McDonald’s in every church gathering?

Archie Poulos

It seems most people have a love-hate relationship with fast food chains. I wonder whether we can learn from them when it comes to congregational life, especially as we think about our liturgy and the new Common Prayer book?

Why we love and hate food franchises

So many people ay they do not like the product that they consume from the fast food chain franchise, but the numbers show that we keep going back there. Whenever our family has a drive to endure in going to or returning from a distant holiday destination, we always stop at a fast food chain at meal times despite complaining about the menu.

Why do we do that?

I think the reason we do this is because we know that no matter what the location, no matter who manages the restaurant, and no matter who is on duty, no matter what time you call in you know what you will be getting. Every time you order a meal it will be consistently the same. Every time you pull into a restaurant you know that parking will be available, the cleanliness of the venue, you know how long it will take to get your meal, and you know how to go about ordering.

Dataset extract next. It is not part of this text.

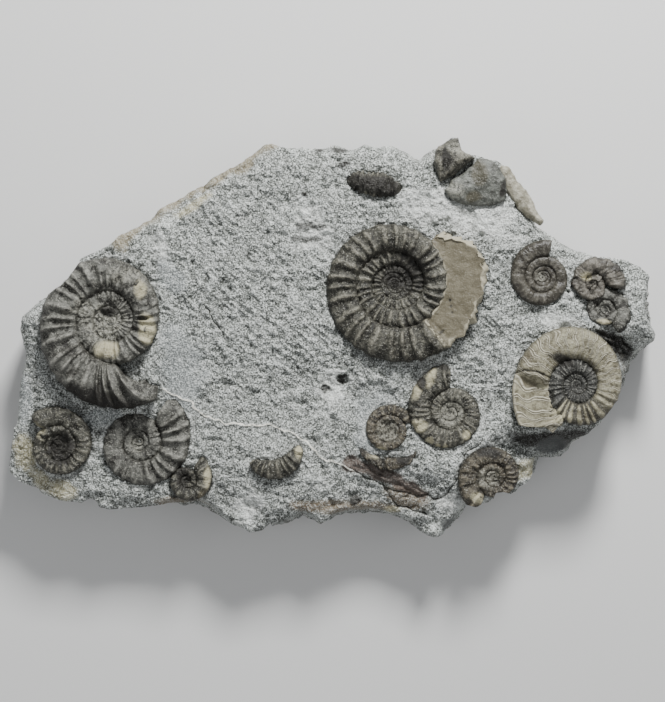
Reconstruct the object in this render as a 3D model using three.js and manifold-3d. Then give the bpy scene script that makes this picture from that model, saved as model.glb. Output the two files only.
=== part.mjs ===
// Ammonite fossil cluster: a slab of grey limestone with about fifteen fossil shells in its face.
// The slab lies on its back. X runs along its length, Y across it, and the fossils face up, +Z.
// All sizes are in millimetres. Places on the face were read off a photograph as column and row.

import * as THREE from 'three';
import { mergeVertices } from 'three/addons/utils/BufferGeometryUtils.js';
import Module from 'manifold-3d';

const wasm = await Module();
wasm.setup();

// Driving dimensions
const SLAB_LENGTH = 181.7;
const FACE_HEIGHT = 22;          // general level of the rock face above the underside
const BED_GAP = 0.4;             // clearance between a fossil and the rock that it lies in
const GRID_STEP = 5.6;           // size of the rock's lumps and facets
const ROUGHNESS = 1.1;           // height of the rock's lumps
const CHAMFER = 6.5;             // how far the underside draws in from the rim
const WHORL_CREST = 0.35;        // height of a whorl above its middle plane, as a share of its width
const RIB_RELIEF = 0.13;         // height of a rib, as a share of the whorl's width
const OPEN_ABOVE = 60;           // level that every cutting shape reaches, clear of the slab

// The photograph's columns and rows that the slab reaches
const LEFT_COLUMN = 8;
const RIGHT_COLUMN = 657;
const TOP_ROW = 136.7;
const BOTTOM_ROW = 538;
const SCALE = SLAB_LENGTH / (RIGHT_COLUMN - LEFT_COLUMN);
const MIDDLE_COLUMN = (LEFT_COLUMN + RIGHT_COLUMN) / 2;
const MIDDLE_ROW = (TOP_ROW + BOTTOM_ROW) / 2;

const at = ([column, row]) => new THREE.Vector2(
  (column - MIDDLE_COLUMN) * SCALE, (MIDDLE_ROW - row) * SCALE);
const radians = THREE.MathUtils.degToRad;

// The slab's rim, anticlockwise from its right end
const RIGHT_LOBE = [[657, 330], [657, 313], [655, 299], [654, 287], [650, 276], [641, 267], [627, 261],
  [616, 258], [606, 257.5], [600, 256.5], [594, 256], [585, 252], [574, 245.5]];
const UPPER_RIGHT_RIM = [[560, 236.5], [549, 228.5], [542, 222], [534.5, 213], [532.5, 204], [524, 192],
  [515, 181], [509.5, 170], [504.5, 166], [497, 162], [492, 160], [484, 158], [476, 157], [467, 153.5]];
const PEAK = [[462.5, 150.5], [460, 142.5], [458, 136.7], [452, 137.2], [442.5, 142.5], [436, 144.5],
  [426.5, 150], [423, 154], [417.5, 153.5]];
const TOP_RIM = [[410, 148], [392, 146], [378, 146.5], [365, 144.5], [351, 148.5], [338, 144], [326, 146.5],
  [313, 147.5], [300, 148], [287, 148.5], [271, 143], [264, 144.5]];
const UPPER_LEFT_RIM = [[259, 149], [248, 158], [237, 165], [225, 172], [213, 178], [202, 185.5],
  [189, 192], [177, 200.5], [162, 206], [150, 216], [137, 226.5], [121, 235.5], [105, 247.5], [93, 253],
  [82, 258], [73, 266], [64, 273], [55, 282], [47, 290], [37, 298], [27, 309], [21, 318]];
const LEFT_RIM = [[20, 330], [23, 341], [27, 351], [26, 361], [22, 374], [20, 382], [18, 400], [17, 420],
  [13, 435], [10, 450], [8, 472], [16.5, 481]];
const LOWER_LEFT_RIM = [[27, 486], [35, 487.5], [46, 495.5], [58, 500], [70, 502.5], [83, 503], [89, 498],
  [95, 499.5], [99, 507], [110, 509], [128, 509], [146, 507], [167, 505], [179, 510.5], [190, 508],
  [206, 513], [222, 520], [233, 526], [251, 532], [262, 531], [270, 523.5], [281, 525]];
const BOTTOM_RIM = [[292, 524], [302, 519], [311, 521.5], [320, 524], [331, 520], [340, 517], [354, 516],
  [368, 514], [385, 515], [399, 518.5], [409, 524], [419.5, 531], [426.5, 535.5], [433, 538],
  [443, 535.5], [452, 530], [457, 523], [466, 513]];
const LOWER_RIGHT_RIM = [[469.5, 507.5], [476.5, 508], [485, 503.5], [494, 498.5], [496.5, 493],
  [503, 492.5], [510, 494], [516, 493], [519.5, 487], [530, 482], [538, 475], [540.5, 464], [543, 459],
  [553.5, 459], [563.5, 458], [572.5, 452], [574.5, 446], [577, 442], [581, 438.5], [588, 434.5],
  [597, 426], [607, 415.5], [615, 404], [624, 395], [630, 386], [638, 371], [638, 363], [646, 351],
  [655.5, 341]];
const RIM = [RIGHT_LOBE, UPPER_RIGHT_RIM, PEAK, TOP_RIM, UPPER_LEFT_RIM, LEFT_RIM, LOWER_LEFT_RIM,
  BOTTOM_RIM, LOWER_RIGHT_RIM].flat().map(at);
const HEART = at([330, 330]);    // the rim can be seen whole from here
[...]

So while we might complain about what we are actually consuming, we love that we  are getting a known product of consistent quality that will meet our expectations, without surpassing them.

And we also love these franchises because they are everywhere. You don’t have to travel very far before encountering one. Why is that?  Because they are easy to set up. Michael Gerber (author of The E Myth Revisited) calls this the ‘turn key revolution’. He describes it as "providing the franchisee with an entire system of doing business”. It’s quality and functioning is independent of the ability and quality of the owner, organiser, manager or staff. Except for the initial outlay, you can have yet another one pop up and immediately deliver your product as it is expected.

All this creates a ‘halo effect’, whereby the product and the consistency of its delivery causes someone who has never before entered a particular restaurant, keen to purchase from it.

Why we love and hate church gatherings?

When it comes to our experience of church meetings we love the way the meetings are OUR meetings. They are tailored to our situation by people who know me.

But we often complain of uncertainty of quality from week to week and from leader to leader. We complain of the perfunctory nature of prayer and engagement with the Bible. We complain that we don’t have an idea of what is happening next, and the awkwardness of transitioning from one thing to the next.

And the perception of our meetings and services by those who are not regulars? The name ‘Anglican’ is known but the content of what we believe and what to expect should they attend is unclear.

Some thoughts

The new resource from Sydney Diocese called Common Prayer is meant to give a theologically thought through shape to meetings, which provides some consistency as well as permitting variation. This goal is important. We want to retain theology, quality and consistency while also desiring to personalize and indigenize our gatherings. It would be good to hear how others are doing this.

I also wonder whether we should be more deliberately thoughtful in the training of our leaders. Perhaps we should go through with them what a liturgy must look like, and why, and when that is understood, they can then make appropriate modifications.

The word ‘Common’ is disliked. As 21st century people we prefer ‘novel’. But prayers that are well known and used help to remind us and cement our theology. In not knowing The Lord’s Prayer we lose much. So too, with many of our historical prayers. They are anchored in theology, soaked in Scripture and express in deep and personal ways what we are trying to say. Being reminded of this and using them can express what we want to say, remind us of what we know and through multiple use come to mind to assist us in our times of necessity outside our church meetings.